Dormir: innegociable. No digo más.
2.
Disminuir el ritmo vital, si es posible a un adagio o andante, mejor que un moderato.
A partir de ahí ralentizando siempre. Y si se puede, sin reloj en la
muñeca.
3.
Personas: compartir un tiempo de calidad con los
que tienes cerca especialmente (una comida sin televisión, un paseo sin
finalidad ninguna, una cena con tertulia hasta altas horas de la madrugada, una
conversación telefónica como cuando no existía el whatsapp…). Y también con los
que tienes lejos (quedadas anuales, reencuentros con los veraneantes de la
zona, etc.).
4.
Aficiones: este verano cuatro. Deporte (¡quién
me ha visto y quién me ve!). Lectura (he terminado con buen sabor de boca El joc dels tres, de Davit Marchuet y
estoy con Sinhué el egipcio, de Mika
Waltari. Por supuesto, los comentarios pertinentes con el escritor o la amiga
que me lo regaló). Cine (algunos clásicos como La gata sobre el tejado de zinc y Cayo Largo, y otras películas más actuales como Orgullo y prejuicio y Alicia a través del espejo). Música
(conciertos que se prolongarán hasta el final del verano –en septiembre veré
por segunda vez a Amaral en directo-
y música reproducida en cd o distintas plataformas digitales –el Spotify y sus listas siguen triunfando
mucho en mi vida a pesar de algunos “devotos” de Youtube-).
¿Lo
mejor de todo? Que nada de esto es productivo. Se hace, simplemente, por
disfrutarlo.
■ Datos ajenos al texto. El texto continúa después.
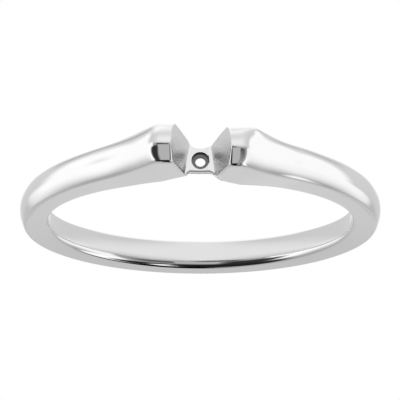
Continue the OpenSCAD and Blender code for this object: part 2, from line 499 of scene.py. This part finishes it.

Esta mañana le escribía a una de mis mejores amigas:
-“Mola hacer cosas totalmente intrascendentes
y sin demasiadas repercusiones”.
Ella
me respondía:
-“Es imprescindible.
La
mente descansa.
Y el
cuerpo también”.
¡Eso
es! Ahí está el truco infalible de unas buenas vacaciones, de cualquier tipo y
condición: “la mente descansa y el cuerpo también”. A punto de terminar este tiempo, ya terminado
o a puertas de iniciarlo, este es el deseo resumido en tres mensajes de whatsapp.
¡Disfrutemos de lo que queda! De ese modo viviremos mejor lo que está por venir ;-).